Sabtu, 21 April 2012

Just a oren apple

Pagi ini seperti pagi-pagi rabu sebelumnya, aku memberi hukuman bagi anak-anak yang datang lewat dari sepuluh menit dengan hukuman menyapu kantor, membersihkan halaman sekolah, menghapal surah-surah pendek dan lain sebagainya. Tapi, bagaimana jika yang telat adalah gurunya, kembali ke pasal satu. Dimana jika atasan salah, selalu kembali ke pasal satu. Itulah contoh mini peraturan yang tidak merakyat, hanya membatasi pihak yang tak membuat.

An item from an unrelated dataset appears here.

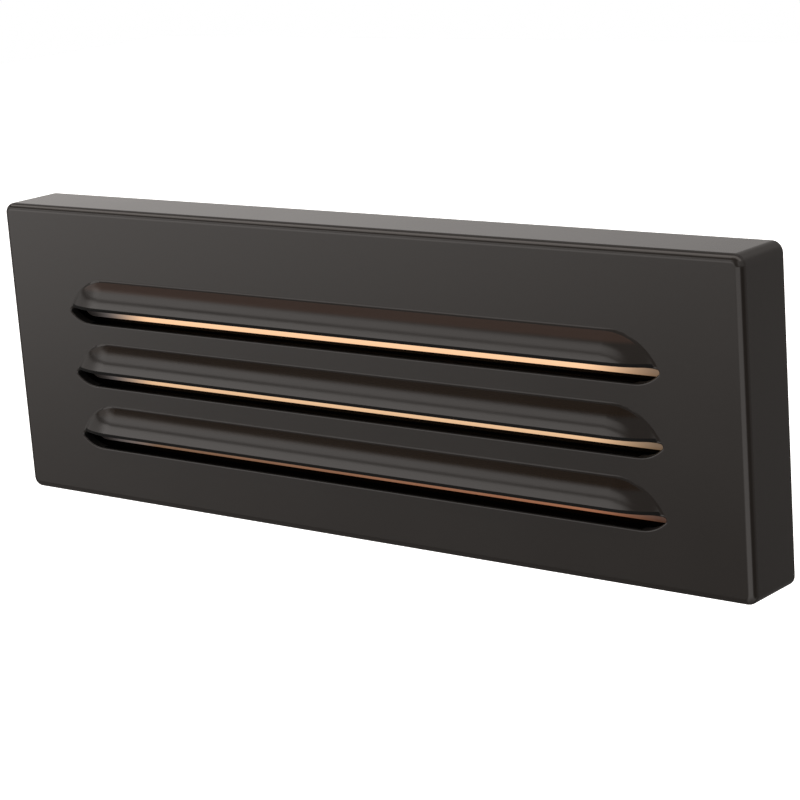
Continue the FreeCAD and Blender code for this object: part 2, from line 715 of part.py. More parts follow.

Belum halnya, beberapa hari ini. Aku merasa waktu mengajarku banyak disita, entahlah apa yang diprioritaskan sekolah ini. Jika ada pihak yang mempunyai nama, minta izin promosi ke kelas-kelas, serta merta saja di izinkan, lalu membiarkan aku yang sedang praktikan menyimak promosi mereka tanpa merasa bersalah telah mengambil jam mengajarku, kamu mahasiswa kan? Ucapan akhirnya. Ingin rasanya ku jelaskan, bukan karena aku mahasiswa atau guru sebenarnya, tapi anak-anak sudah terlalu jauh ketinggalan materi. Begitulah, dua kelas sudah jam mengajarku di sita oleh pihak-pihak yang bernama itu.

Belum halnya lagi, ketika aku sudah mempersiapkan bahan mengajar jauh hari sebelumnya, tiba-tiba saja aku dipanggil seorang wali kelas, lagi-lagi meminta waktu mengajarku dengan alasan ingin merayakan ulang tahun siswa nya dengan permintaan dari orang tua siswa itu sendiri.. Mengelus dada, mengernyitkan dahi dan menyesak sejenak rasanya. Aku baru mengerti sekarang bahwa kehilangan jam pelajaran itu sangat berharga.
Sekolah, lalu balik kekampus, lalu balik ke perpus, lalu balik ke kosan, lalu ke sekolah lagi...Rutinitas yang memang tiada berakhir sebelum nyawa terlepas..


Siang berganti malam, sesekali hujan turun lagi mengukung kota ini..., sesekali panas lagi.
Tak lepas hari ini aku menyaksikan baju kebesaran itu lagi memenuhi kampus, macam-macam arak-arakan disajikan, membuat jalanan kampus memadat, tari-tarian adat, lagu daerah, pantomin, dan berbagai kreasi ditampilkan, sesekali terlihat wisudawan itu mengabadikan momen bahagia ini dengan berpose dengan kedua orangtuanya di belakang layar besar yang sengaja di pasang, dengan gambar bangunan-bangunan kampus dan gambar buku-buku yang tersusun apik di rak. 

Sesekali lewat pedagang bunga menawarkan bunganya dengan berbagai macam bentuk, indah sekali dan sangat segar, seperti baru dipetik, karena memang bunga alami dan di taro di air.  Entah siapa yang memulai tradisi memberi bunga ini kepada para wisudawan, wisudawan yang terbanyak mendapat bunga sudah tertebak bahwa dia punya banyak teman, atau banyak yang kenal atau sebut saja dia aktivis. Terlihat senyum mengambang dari bibir mereka, ucapan selamat dari para sahabat, sesekali memeluk, bersalam semut atau memberi semangat, seolah-olah berkata ayoo segera menyusul.

Aku memilih tempat yang teduh, memoto-moto sejenak para wisudawan itu, meski ada yang tak ku kenal, ku foto saja, sekedar mencari gambar terbaik. Pulang sekolah membuatku ingin segera berada di kosku.

Ingin rasanya segera menggunakan baju kebesaran itu.
Aku sangat suka mengambil gambar seseorang, entahlah dia marah atau tidak, seolah-olah orang-orang disekitarku adalah artis, yang patut ku ambil gambarnya, kukoleksi saja. Sekedar mengisi waktu luangku. Aku mengambil gambar siswa ku yang sedang mencontek saat ulangan, siswaku yang sedang merajut asmaranya, mungkin aku dikira autis, tapi biarkan saja.

Hari-hari kembali ke peraduannya, menandakan sudah beberapa pekan dan berapa bulan aku hidup, dan berkenalan dan bertemu dengan beberapa orang.  Beberapa orang yang menginspirasi.